**WHAT YOU NEED TO DO:** The first line to copy is the one with "# The line that"; the last is the one with "before = set(bpy.data.objects)". Copy each line in that range exactly, leaving out all others.

------------------------------

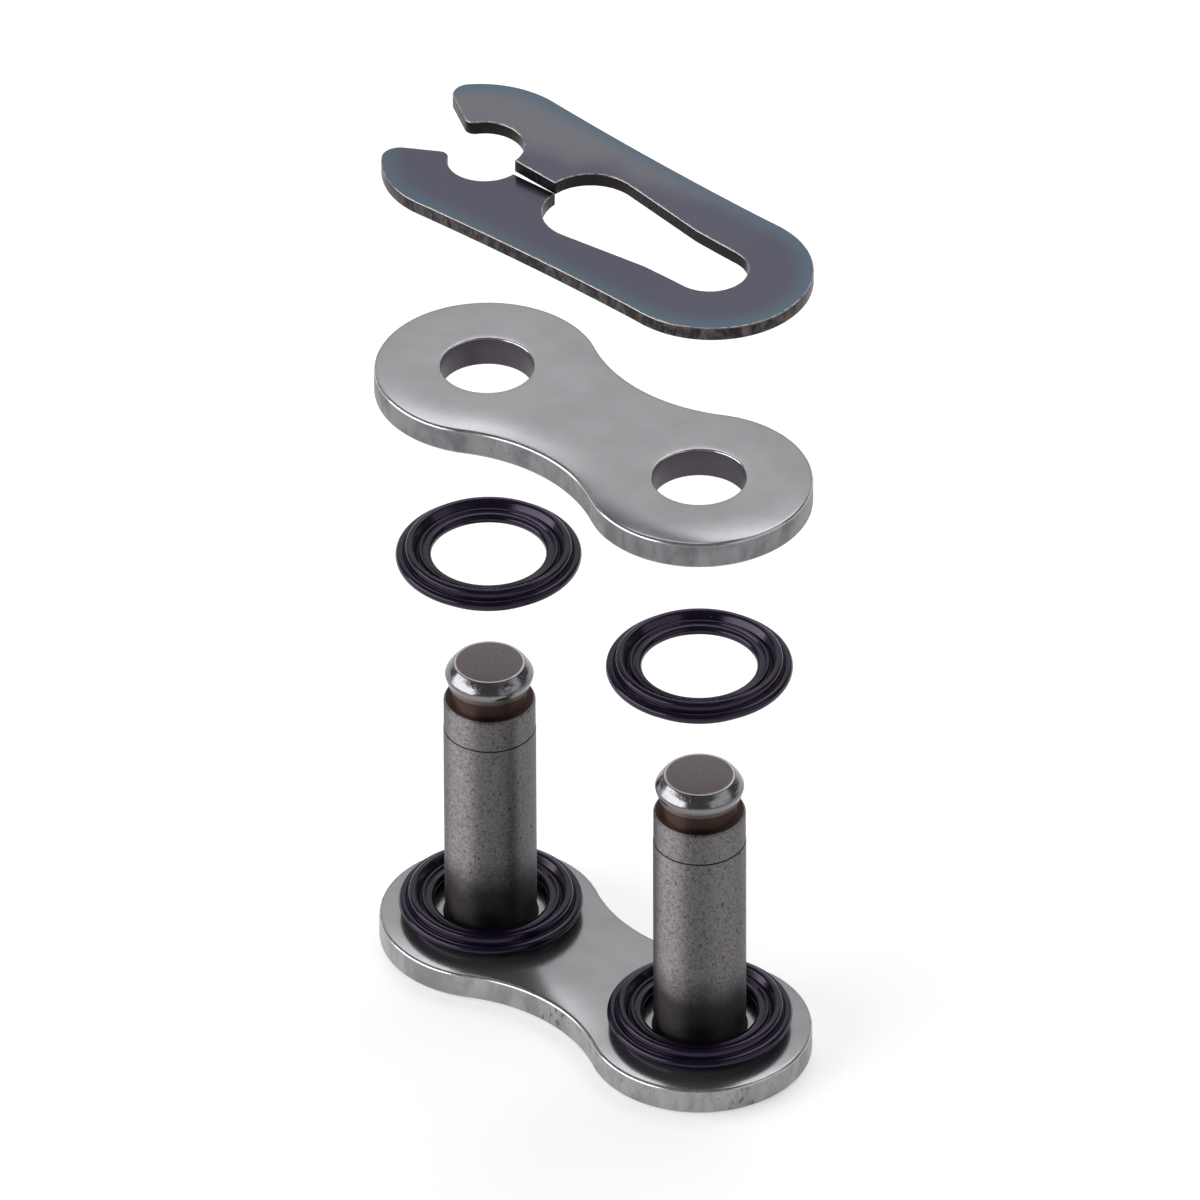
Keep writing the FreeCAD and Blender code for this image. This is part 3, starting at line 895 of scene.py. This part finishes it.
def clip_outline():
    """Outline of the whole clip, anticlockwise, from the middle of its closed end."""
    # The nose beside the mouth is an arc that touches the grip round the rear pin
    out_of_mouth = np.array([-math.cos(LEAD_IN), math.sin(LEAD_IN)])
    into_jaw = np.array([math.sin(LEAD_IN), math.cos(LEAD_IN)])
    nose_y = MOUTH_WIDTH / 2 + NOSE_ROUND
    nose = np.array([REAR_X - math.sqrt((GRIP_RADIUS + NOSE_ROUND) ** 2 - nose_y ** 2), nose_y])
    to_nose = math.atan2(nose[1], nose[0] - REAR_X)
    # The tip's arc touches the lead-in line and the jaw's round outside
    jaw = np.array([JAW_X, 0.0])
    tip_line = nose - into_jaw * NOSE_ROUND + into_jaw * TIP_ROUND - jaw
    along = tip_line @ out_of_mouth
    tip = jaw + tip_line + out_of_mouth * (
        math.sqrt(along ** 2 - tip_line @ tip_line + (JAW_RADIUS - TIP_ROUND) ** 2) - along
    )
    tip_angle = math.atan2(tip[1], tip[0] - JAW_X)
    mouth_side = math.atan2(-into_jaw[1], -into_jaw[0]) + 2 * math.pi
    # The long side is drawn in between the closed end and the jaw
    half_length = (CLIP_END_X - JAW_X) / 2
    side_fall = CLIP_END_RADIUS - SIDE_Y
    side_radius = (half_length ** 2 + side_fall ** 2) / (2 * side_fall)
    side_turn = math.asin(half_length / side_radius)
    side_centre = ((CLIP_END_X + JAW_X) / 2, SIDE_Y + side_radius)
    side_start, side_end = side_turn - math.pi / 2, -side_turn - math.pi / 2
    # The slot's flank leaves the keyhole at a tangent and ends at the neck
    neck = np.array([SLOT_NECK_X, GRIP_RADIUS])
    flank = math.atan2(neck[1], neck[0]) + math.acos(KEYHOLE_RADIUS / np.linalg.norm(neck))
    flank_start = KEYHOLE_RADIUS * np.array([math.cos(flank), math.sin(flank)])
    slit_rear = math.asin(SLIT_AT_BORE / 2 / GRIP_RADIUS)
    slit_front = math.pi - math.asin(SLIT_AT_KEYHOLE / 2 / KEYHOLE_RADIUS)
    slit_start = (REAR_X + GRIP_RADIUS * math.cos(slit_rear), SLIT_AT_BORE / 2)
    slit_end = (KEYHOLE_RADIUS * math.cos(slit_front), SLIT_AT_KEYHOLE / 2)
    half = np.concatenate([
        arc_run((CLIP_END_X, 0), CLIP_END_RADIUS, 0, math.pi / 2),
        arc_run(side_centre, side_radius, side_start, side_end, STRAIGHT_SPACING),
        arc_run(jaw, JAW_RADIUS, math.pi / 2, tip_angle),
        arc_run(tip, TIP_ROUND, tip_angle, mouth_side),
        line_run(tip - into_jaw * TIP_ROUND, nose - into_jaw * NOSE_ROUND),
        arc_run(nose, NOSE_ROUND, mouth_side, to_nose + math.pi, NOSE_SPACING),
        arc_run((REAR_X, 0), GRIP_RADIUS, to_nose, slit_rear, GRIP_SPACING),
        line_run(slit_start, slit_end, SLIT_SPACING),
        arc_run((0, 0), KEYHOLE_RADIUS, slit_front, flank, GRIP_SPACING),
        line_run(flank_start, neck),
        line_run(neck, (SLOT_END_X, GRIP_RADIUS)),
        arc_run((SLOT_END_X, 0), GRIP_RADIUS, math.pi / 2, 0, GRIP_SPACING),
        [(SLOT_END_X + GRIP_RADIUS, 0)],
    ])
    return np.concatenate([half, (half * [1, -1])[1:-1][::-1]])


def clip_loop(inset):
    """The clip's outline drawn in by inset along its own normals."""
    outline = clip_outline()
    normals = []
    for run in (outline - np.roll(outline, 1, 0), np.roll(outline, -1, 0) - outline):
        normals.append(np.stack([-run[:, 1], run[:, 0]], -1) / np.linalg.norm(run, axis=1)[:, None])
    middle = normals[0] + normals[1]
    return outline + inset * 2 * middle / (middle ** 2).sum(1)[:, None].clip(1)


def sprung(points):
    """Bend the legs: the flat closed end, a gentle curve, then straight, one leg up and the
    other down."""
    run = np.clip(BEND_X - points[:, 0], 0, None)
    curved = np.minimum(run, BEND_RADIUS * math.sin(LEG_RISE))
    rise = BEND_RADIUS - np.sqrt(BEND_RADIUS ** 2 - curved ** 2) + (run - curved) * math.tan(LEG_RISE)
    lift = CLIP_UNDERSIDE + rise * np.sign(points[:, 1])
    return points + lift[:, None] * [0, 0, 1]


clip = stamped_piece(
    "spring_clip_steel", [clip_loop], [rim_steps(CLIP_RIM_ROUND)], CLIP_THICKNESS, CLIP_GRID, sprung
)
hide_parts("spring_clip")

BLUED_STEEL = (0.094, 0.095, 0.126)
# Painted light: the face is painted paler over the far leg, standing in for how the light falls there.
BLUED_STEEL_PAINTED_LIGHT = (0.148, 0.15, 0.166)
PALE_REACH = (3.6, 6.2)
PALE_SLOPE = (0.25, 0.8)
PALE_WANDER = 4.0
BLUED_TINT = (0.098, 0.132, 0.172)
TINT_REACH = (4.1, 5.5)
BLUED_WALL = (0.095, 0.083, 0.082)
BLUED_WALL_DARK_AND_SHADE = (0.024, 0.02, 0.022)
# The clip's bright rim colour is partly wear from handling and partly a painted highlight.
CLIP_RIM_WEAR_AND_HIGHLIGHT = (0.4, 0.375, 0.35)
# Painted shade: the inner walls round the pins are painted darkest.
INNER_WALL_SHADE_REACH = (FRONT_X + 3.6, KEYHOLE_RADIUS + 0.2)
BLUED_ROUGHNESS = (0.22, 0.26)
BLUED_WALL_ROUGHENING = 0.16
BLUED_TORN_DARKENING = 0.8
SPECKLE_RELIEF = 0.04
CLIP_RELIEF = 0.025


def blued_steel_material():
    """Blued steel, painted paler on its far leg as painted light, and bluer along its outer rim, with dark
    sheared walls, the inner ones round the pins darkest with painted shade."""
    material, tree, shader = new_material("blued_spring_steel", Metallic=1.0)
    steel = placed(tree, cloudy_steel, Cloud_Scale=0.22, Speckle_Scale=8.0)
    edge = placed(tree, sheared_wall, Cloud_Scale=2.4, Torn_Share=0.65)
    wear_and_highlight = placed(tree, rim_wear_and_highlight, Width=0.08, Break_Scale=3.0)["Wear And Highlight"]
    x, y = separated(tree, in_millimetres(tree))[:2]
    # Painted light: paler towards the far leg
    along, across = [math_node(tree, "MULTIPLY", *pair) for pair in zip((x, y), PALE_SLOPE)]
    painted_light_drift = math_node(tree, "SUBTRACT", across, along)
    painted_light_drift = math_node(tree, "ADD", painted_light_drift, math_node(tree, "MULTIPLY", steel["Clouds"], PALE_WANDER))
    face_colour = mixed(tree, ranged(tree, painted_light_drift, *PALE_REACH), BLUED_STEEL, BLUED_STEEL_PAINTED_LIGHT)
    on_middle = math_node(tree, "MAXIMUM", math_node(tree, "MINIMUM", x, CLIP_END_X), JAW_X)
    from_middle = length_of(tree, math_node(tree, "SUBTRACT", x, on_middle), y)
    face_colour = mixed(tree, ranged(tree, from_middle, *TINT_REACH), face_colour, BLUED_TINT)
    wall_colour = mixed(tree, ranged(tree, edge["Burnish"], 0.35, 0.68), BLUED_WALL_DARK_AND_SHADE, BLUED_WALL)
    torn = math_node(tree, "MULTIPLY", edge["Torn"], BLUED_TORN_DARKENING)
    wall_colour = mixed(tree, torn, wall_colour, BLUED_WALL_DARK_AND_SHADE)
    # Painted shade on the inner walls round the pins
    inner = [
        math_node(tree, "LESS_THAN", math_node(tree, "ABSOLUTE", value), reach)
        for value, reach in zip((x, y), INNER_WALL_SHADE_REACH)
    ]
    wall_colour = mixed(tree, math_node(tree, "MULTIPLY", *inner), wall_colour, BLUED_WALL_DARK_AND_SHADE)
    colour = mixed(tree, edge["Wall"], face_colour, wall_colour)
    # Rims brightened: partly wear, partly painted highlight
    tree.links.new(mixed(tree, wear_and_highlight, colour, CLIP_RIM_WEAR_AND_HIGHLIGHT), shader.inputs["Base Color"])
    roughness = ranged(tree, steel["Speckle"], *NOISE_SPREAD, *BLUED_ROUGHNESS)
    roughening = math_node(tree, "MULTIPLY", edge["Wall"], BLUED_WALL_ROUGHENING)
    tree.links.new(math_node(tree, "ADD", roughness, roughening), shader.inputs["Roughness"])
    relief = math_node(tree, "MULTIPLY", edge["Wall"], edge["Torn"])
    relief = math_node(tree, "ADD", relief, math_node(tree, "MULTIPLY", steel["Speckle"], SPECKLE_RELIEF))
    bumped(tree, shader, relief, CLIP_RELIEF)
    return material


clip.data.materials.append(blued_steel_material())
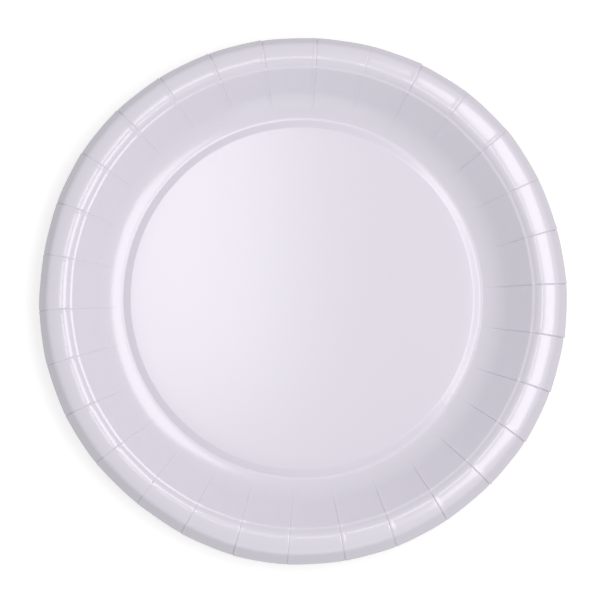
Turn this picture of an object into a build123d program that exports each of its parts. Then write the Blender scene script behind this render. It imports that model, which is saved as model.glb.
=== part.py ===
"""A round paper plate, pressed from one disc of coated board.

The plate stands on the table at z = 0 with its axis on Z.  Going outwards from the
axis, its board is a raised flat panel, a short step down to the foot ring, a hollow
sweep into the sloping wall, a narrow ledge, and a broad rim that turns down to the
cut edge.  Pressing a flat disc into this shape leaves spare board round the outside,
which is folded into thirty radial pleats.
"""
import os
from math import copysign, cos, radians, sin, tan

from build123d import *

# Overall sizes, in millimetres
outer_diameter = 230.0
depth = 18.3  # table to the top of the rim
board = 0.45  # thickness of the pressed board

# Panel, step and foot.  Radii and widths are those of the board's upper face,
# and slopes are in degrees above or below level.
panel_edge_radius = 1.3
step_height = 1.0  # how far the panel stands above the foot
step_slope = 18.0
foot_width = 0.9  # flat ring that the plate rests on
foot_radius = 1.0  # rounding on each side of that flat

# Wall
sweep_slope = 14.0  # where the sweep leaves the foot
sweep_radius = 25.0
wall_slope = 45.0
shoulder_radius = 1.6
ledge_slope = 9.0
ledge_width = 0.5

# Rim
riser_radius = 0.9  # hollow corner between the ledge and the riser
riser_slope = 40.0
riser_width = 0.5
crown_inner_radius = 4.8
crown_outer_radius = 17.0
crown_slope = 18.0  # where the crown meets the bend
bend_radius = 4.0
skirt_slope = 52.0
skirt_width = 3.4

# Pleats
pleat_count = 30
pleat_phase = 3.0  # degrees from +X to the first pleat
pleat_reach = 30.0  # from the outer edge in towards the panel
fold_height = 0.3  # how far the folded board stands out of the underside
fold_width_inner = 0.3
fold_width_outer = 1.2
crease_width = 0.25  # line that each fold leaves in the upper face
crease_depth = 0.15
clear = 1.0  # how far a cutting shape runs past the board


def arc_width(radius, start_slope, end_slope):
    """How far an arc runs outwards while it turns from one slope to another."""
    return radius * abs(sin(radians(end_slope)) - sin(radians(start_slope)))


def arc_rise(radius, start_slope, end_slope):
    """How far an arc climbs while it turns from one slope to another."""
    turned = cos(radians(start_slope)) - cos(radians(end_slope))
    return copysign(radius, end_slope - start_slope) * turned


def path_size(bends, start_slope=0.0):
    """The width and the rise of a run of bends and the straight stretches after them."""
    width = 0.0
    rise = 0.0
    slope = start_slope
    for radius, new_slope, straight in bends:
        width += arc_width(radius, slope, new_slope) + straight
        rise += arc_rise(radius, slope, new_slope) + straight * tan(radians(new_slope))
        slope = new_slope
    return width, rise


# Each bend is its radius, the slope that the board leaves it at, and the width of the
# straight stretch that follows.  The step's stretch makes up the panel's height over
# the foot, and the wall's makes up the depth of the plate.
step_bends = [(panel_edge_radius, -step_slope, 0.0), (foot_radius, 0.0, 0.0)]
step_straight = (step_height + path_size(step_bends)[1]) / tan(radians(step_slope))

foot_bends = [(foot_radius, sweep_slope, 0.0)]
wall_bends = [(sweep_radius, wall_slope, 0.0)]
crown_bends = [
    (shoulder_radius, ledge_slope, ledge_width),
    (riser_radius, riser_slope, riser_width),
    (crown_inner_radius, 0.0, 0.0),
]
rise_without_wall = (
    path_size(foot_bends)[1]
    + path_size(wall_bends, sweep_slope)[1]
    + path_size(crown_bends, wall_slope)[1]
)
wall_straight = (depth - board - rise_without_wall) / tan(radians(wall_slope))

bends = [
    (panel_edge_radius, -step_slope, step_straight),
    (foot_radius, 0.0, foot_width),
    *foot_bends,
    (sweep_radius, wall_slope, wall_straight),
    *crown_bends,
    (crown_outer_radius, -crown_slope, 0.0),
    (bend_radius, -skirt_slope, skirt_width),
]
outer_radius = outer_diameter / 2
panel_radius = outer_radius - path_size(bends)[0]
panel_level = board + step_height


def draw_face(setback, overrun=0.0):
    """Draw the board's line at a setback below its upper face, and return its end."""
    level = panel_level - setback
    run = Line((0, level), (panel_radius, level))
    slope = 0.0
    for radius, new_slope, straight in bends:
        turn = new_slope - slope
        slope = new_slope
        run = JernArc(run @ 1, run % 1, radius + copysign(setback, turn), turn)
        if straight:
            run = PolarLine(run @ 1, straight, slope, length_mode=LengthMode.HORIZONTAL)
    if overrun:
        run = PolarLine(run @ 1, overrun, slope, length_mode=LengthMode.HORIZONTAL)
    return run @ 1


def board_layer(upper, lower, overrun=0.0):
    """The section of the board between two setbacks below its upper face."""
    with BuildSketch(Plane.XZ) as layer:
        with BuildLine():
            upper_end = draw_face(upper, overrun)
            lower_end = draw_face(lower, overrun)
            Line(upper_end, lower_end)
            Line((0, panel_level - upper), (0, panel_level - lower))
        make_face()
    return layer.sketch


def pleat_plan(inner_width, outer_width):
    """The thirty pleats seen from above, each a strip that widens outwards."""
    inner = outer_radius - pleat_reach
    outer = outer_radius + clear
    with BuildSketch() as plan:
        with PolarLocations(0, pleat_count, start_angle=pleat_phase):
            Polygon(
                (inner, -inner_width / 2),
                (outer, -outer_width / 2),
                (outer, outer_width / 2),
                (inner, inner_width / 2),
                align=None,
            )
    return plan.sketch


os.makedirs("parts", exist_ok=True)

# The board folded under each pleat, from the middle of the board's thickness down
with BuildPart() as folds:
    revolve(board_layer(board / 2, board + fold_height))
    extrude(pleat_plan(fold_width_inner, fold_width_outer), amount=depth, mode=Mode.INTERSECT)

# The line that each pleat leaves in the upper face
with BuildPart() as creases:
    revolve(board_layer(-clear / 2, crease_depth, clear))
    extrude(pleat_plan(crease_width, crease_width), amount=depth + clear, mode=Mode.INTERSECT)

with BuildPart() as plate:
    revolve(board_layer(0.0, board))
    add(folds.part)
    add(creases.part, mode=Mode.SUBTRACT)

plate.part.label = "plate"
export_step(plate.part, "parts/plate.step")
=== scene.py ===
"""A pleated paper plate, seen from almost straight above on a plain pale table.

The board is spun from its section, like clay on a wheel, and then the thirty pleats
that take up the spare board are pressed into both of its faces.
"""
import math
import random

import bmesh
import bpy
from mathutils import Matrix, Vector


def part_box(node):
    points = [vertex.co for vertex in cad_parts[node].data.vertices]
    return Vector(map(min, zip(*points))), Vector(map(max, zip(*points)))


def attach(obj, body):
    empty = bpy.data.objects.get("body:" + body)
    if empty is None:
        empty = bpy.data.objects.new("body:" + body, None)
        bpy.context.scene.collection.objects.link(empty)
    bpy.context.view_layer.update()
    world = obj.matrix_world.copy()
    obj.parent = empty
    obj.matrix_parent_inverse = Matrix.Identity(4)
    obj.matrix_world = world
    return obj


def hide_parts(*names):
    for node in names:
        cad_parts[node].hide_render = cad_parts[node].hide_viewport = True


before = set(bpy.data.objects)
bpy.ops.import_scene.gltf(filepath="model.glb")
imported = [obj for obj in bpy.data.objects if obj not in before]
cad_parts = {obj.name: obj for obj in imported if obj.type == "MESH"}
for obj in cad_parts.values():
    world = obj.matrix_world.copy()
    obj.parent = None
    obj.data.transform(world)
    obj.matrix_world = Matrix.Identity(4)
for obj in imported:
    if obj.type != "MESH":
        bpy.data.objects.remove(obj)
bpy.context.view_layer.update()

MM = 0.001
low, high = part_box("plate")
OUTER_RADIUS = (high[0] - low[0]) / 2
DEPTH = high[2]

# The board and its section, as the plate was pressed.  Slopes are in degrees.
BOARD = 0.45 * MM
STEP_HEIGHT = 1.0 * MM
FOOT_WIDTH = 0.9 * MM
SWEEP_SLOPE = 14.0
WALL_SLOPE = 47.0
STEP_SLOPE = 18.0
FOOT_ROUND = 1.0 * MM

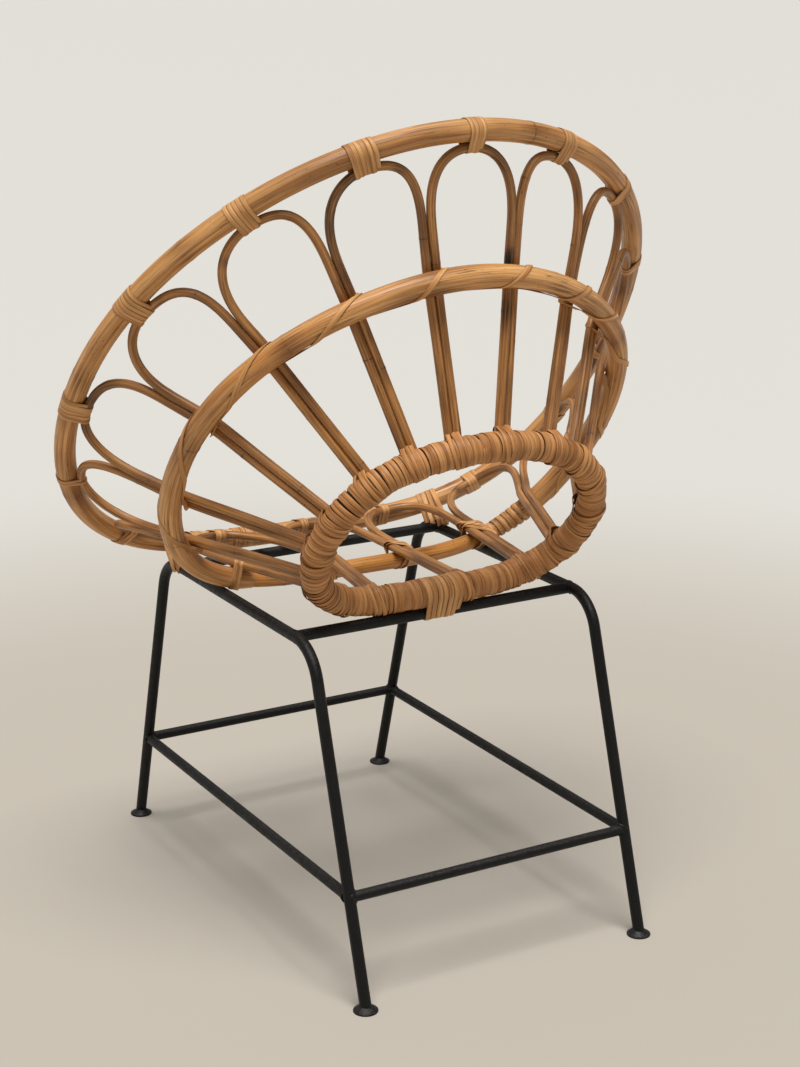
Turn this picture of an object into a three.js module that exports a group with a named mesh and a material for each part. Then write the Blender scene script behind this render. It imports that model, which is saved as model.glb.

------------------------------

**REPLY TO THE EXERCISE:**
# The line that each pleat leaves in the upper face
with BuildPart() as creases:
    revolve(board_layer(-clear / 2, crease_depth, clear))
    extrude(pleat_plan(crease_width, crease_width), amount=depth + clear, mode=Mode.INTERSECT)

with BuildPart() as plate:
    revolve(board_layer(0.0, board))
    add(folds.part)
    add(creases.part, mode=Mode.SUBTRACT)

plate.part.label = "plate"
export_step(plate.part, "parts/plate.step")
=== scene.py ===
"""A pleated paper plate, seen from almost straight above on a plain pale table.

The board is spun from its section, like clay on a wheel, and then the thirty pleats
that take up the spare board are pressed into both of its faces.
"""
import math
import random

import bmesh
import bpy
from mathutils import Matrix, Vector


def part_box(node):
    points = [vertex.co for vertex in cad_parts[node].data.vertices]
    return Vector(map(min, zip(*points))), Vector(map(max, zip(*points)))


def attach(obj, body):
    empty = bpy.data.objects.get("body:" + body)
    if empty is None:
        empty = bpy.data.objects.new("body:" + body, None)
        bpy.context.scene.collection.objects.link(empty)
    bpy.context.view_layer.update()
    world = obj.matrix_world.copy()
    obj.parent = empty
    obj.matrix_parent_inverse = Matrix.Identity(4)
    obj.matrix_world = world
    return obj


def hide_parts(*names):
    for node in names:
        cad_parts[node].hide_render = cad_parts[node].hide_viewport = True


before = set(bpy.data.objects)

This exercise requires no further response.